The past few months have been more interesting than usual here in Hawaii. First we’ve had an unusually active hurricane system (a few close calls but no direct hits, thankfully). Then we faced threat of a tsunami due to an 8.3 magnitude earthquake that rocked Chile. And now scientists from the United States Geological Survey (USGS) are warning of increased activity in the Mauna Loa volcano on the Big Island. What’s next, frogs and locust?
One nice benefit of all this is that it’s given us plenty of opportunity to try out a new feature of our app: push notifications. (If you have our app then you’ve probably already been getting them, but if not you can turn these messages on or off in your phone’s settings.) Push notifications allow us to send warnings when there are high surf advisories or other hazards. For example: if the Kalalau Trail on Kauai is closed due to the risk of flash flooding, we can send an alert so that you know before you waste precious vacation time driving to the trailhead only to get there and realize you can’t go.
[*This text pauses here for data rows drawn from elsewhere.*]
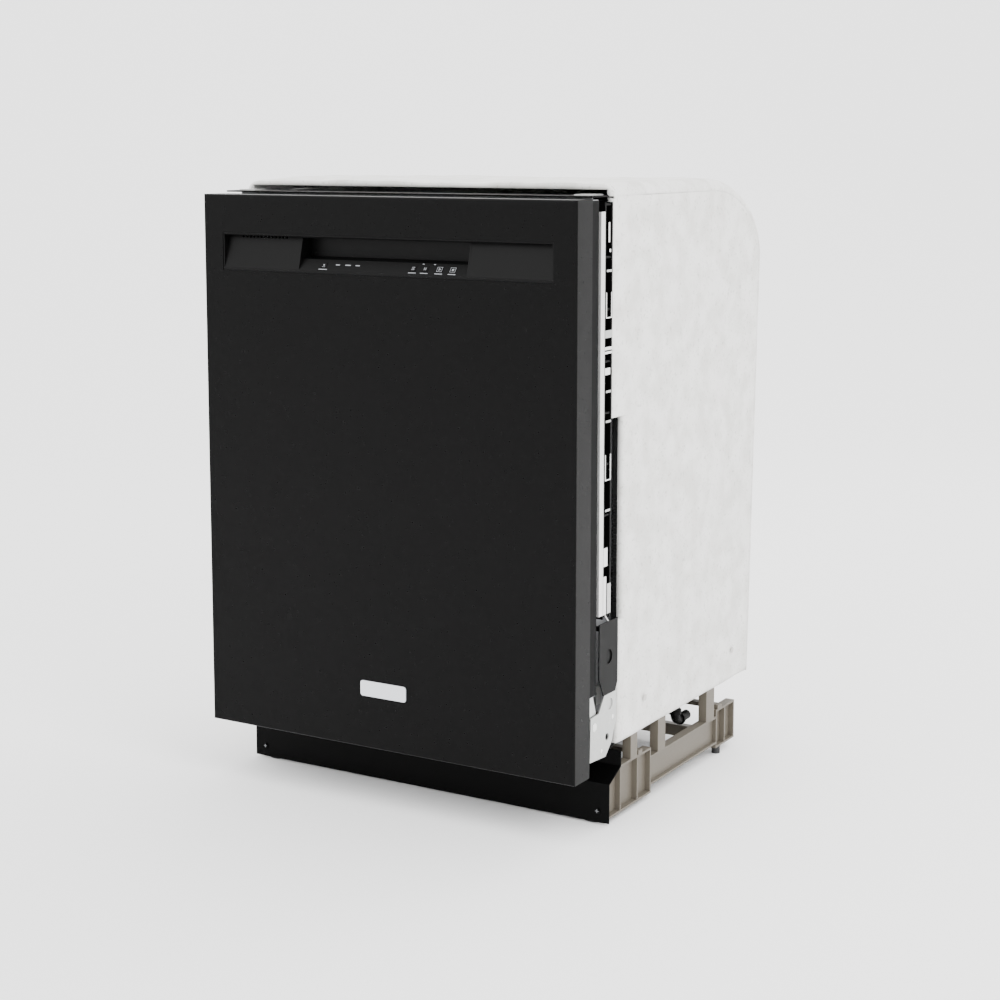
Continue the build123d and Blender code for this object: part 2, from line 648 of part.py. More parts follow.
slide_back = rail_back - 4.0
with BuildPart() as upper_slides:
    for side in (1, -1):
        block((side * (tub_inner - 6.0), side * (tub_inner - 2.2)), (rail_front + 2.0, slide_back),
              (rail_low_z + 2.2, rail_high_z - 2.2))
        block((side * (tub_inner - 13.0), side * (tub_inner - 6.0)), (rail_front + 2.0, slide_back),
              (rail_low_z + 4.5, rail_high_z - 4.5))
save(upper_slides.part, "upper_slides")

with BuildPart() as upper_rack:
    wire_basket(rack_half, rack_front, rack_back, upper_rack_floor, upper_rack_top, 9, 6)
    for side in (1, -1):
        block((side * (rack_half + wire_gap), side * (tub_inner - 14.0)), (rack_front + 20.0, rack_back - 60.0),
              (rail_low_z + 2.0, rail_high_z - 2.0))
    for x in spread(-rack_half + 26.0, rack_half - 26.0, 9)[5:8]:
        for y in spread(rack_front + 60.0, rack_back - 60.0, 6):
            rod((x, y, upper_rack_floor + wire + wire_gap), (x, y, upper_rack_floor + 48.0), 1.6)
save(upper_rack.part, "upper_rack")

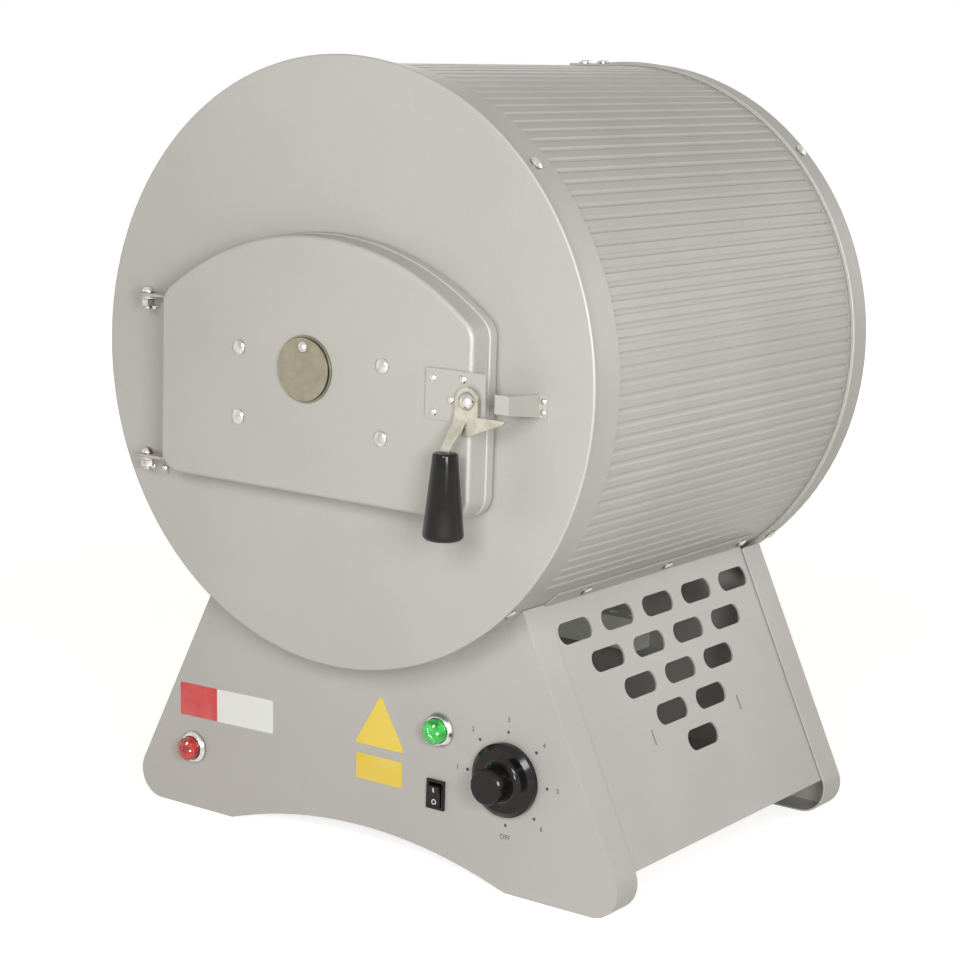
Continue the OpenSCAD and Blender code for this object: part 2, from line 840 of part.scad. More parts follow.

We’ve been working on this new tool for a while, and we’re still in the process of refining how we use it. But we’re excited to have the ability to give our readers more information about how to stay safe.
In the past we’ve been accused of being of being too much on the adventurous side. (That’s kind of like being criticized for being too handsome – we’ll gladly admit it is true). And that’s because we firmly believe people should be free to go out and explore and enjoy all that nature has to offer. But we also recognize that there are a lot of unfamiliar conditions in Hawaii that visitors aren’t used to, such as dangerous riptides and steep cliffs made of weak, crumbly lava rock.
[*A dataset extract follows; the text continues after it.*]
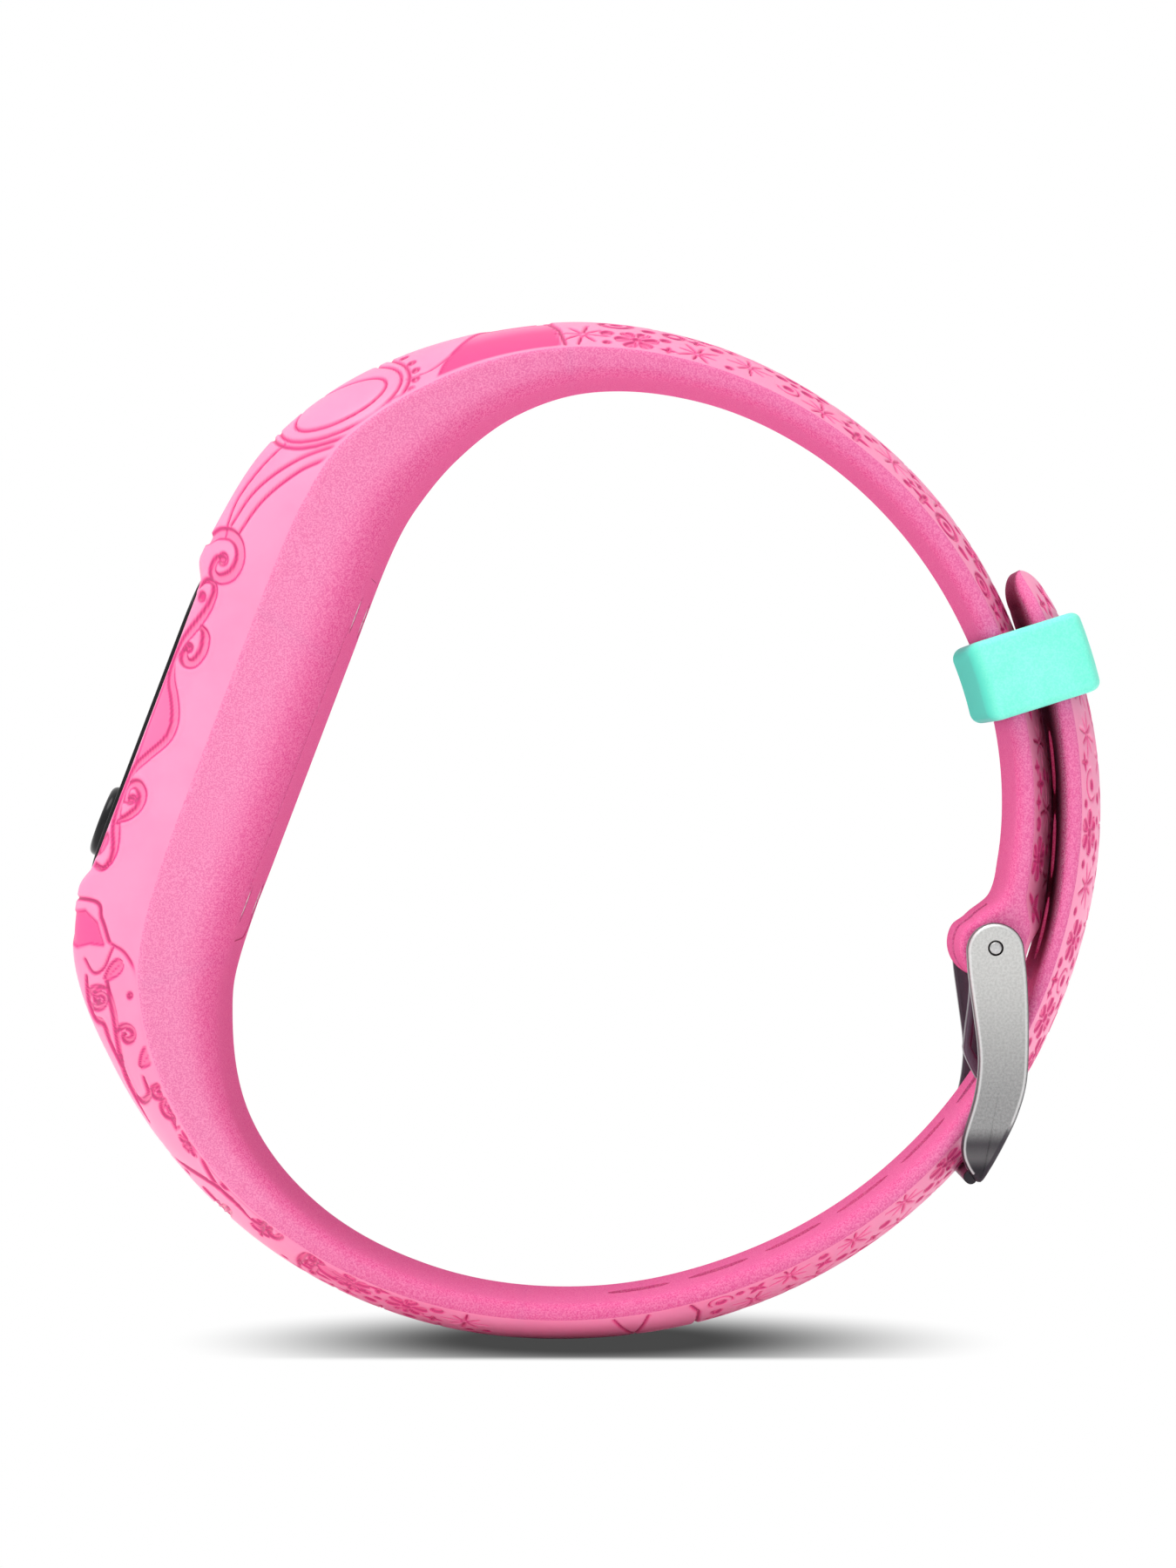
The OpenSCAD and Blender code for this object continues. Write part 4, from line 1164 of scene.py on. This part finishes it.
# what each finish is made by: darkest and lightest colour, roughness, scale and depth of the grain, coat, shine
FINISHES = {
    "pink_silicone": (pink,), "cover_pink": (pink,), "mint_silicone": (mint,), "buckle_steel": (buckle_metal,),
    "pin_steel": (metal, (180, 180, 180), (205, 205, 205), 0.3, 5000),
    "cell_steel": (metal, (190, 190, 188), (215, 215, 213), 0.24, 3000),
    "contact_brass": (metal, (205, 170, 95), (228, 194, 118), 0.28, 3000),
    "black_plastic": (solid, (14, 14, 17), (22, 22, 25), 0.2, 900, 0.000002, 0, 0.25),
    "case_plastic": (solid, (34, 34, 37), (48, 48, 51), 0.55, 3800, 0.00004),
    "board_green": (solid, (14, 74, 40), (22, 96, 54), 0.38, 1500, 0.00001, 0.3),
    "chip_black": (solid, (26, 26, 28), (38, 38, 40), 0.6, 3000),
    "display_glass": (solid, (112, 128, 116), (124, 140, 126), 0.14, 500, 0.000002),
    "flex_amber": (solid, (178, 104, 24), (204, 126, 38), 0.36, 1200),
    "tray_white": (solid, (214, 214, 209), (228, 228, 224), 0.5, 2200),
    "seal_grey": (solid, (84, 88, 92), (100, 104, 108), 0.6, 2600),
    "adhesive_white": (solid, (206, 206, 200), (222, 222, 217), 0.6, 2600),
}
made_finishes = {name: make(name, *looks) for name, (make, *looks) in FINISHES.items()}
slots = {part["node"]: part["material_slot"] for part in frame["record"]["subparts"]}
painted = [(node, slots[name]) for name, node in frame["nodes"].items()]
painted += [(piece, piece["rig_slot"]) for piece in scene.objects if piece.type == "MESH" and "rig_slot" in piece]
for item, slot in painted:
    item.data.materials.clear()
    item.data.materials.append(made_finishes[slot])


# ---- stage and light
FLOOR_Z = cad_box[0][2] - 0.02 * MM
SHADOW_Y, SHADOW_HALF_X, SHADOW_HALF_Y = 0.102, 0.0248, 0.0284
WHITE, BLACK = (1, 1, 1, 1), (0, 0, 0, 1)


def floor_piece():
    """A pale floor. The camera sees it neutral white, with one soft grey ellipse of painted shadow."""
    mesh = bpy.data.meshes.new("floor")
    mesh.from_pydata([(x, y, 0) for x, y in circle_outline(6, 96)], [], [range(96)])
    piece = bpy.data.objects.new("floor", mesh)
    piece.location = (0, 0, FLOOR_Z)
    scene.collection.objects.link(piece)
    made, m = material("studio_floor")
    ellipse = m.add("Mapping", m.place(), (0, SHADOW_Y, 0), None, (1 / SHADOW_HALF_X, 1 / SHADOW_HALF_Y, 0),
                    vector_type="POINT").outputs[0]
    reach = m.add("VectorMath", ellipse, operation="LENGTH").outputs["Value"]
    # painted shadow: an ellipse below the band, cut off towards the camera
    shadow = m.maths("MULTIPLY", m.ramp(reach, 0.27, 1, 0.935, 0), m.ramp(m.axes()["Y"], -0.0185, -0.0145))
    pale = m.mix(m.noise(40, 2, 0.5), (0.955, 0.955, 0.955, 1), (0.97, 0.97, 0.97, 1))
    m.give(Base_Color=pale, Roughness=0.9, Specular_IOR_Level=0)
    seen = m.add("Emission", m.mix(shadow, WHITE, BLACK)).outputs[0]
    from_camera = m.add("LightPath").outputs["Is Camera Ray"]
    both = m.add("MixShader", from_camera, m.shader.outputs[0], seen).outputs[0]
    m.join(m.nodes["Material Output"].inputs["Surface"], both)
    mesh.materials.append(made)


def studio():
    """White behind the object; as light, brighter from the upper left and front than from the lower right."""
    world = bpy.data.worlds.new("studio")
    scene.world = world
    world.use_nodes = True
    m = Tree(world.node_tree)
    direction = m.add("TexCoord").outputs["Generated"]
    towards = m.add("VectorMath", direction, (-0.5, -0.35, 0.79), operation="DOT_PRODUCT").outputs["Value"]
    strength = m.ramp(towards, -0.9, 0.9, 0.42)
    seen = m.maths("MAXIMUM", strength, m.add("LightPath").outputs["Is Camera Ray"])
    for socket, value in zip(m.nodes["Background"].inputs, (WHITE, seen)):
        m.join(socket, value)


floor_piece()
studio()
sun = bpy.data.lights.new("key", "SUN")
sun.energy = 1.4
sun.angle = math.radians(38)
key = bpy.data.objects.new("key", sun)
key.rotation_euler = Vector((0.3, 0.28, -0.9)).to_track_quat("-Z", "Y").to_euler()
scene.collection.objects.link(key)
Ultimately, we believe very strongly in personal responsibility. But we also believe people should have enough information to make wise decisions. That is why we devote so much space in the book to talking about possible dangers. Nature is not Disneyland. There are no handrails. Boulders are hard, sharp, and unforgiving.
Now, about that volcano warning…
Scientists at the USGS’s Hawaii Volcano Observatory have elevated the volcano alert level from “normal” to “advisory” due to increased signs of unrest such as small-magnitude earthquakes beneath the summit of Mauna Loa and ground inflation that indicates magma pooling.
This doesn’t mean that an eruption is imminent, or even that one will actually happen. The “advisory” status is still two steps down from the highest threat-level. (If your reaction to that is disappointment, then we definitely suggest you plan a trip to Volcanoes National Park, where Kilauea has been consistently erupting since 1983.) It’s possible that the increased level of activity at Mauna Loa could continue for months or years without leading to an eruption. But it could also signal things to come. At this point, it is too early to tell.
So why the concern?
Mauna Loa is by far the largest volcano on earth, and it has a track record. Since 1843, Mauna Loa has erupted 33 times (that’s an average of once every five years). Of those, seven flows from the southwest rift zone reached the ocean along the west coast of Hawaii within a matter of hours. That’s because when Mauna Loa does erupt, the flow tends to be faster-moving and much more voluminous than what is produced by Kilauea.
That doesn’t leave a lot of time for an evacuation. Eruptions also have the potential to disrupt air travel by throwing plumes of volcanic ash into the atmosphere. This is part of the reason why USGS scientists pay so much attention to what is going on with the volcano.
The last time Mauna Loa erupted was in 1984. During that event, the lava flow came within 4.5 miles of Hilo, which is the largest population center on the island. But that eruption, which lasted just three weeks, was preceded by three years of increased earthquake activity that was much stronger than what scientists are observing today.
So right now there isn’t much need to worry. But it is a good reminder that Hawaii is a living, growing island, still being shaped by powerful geological forces.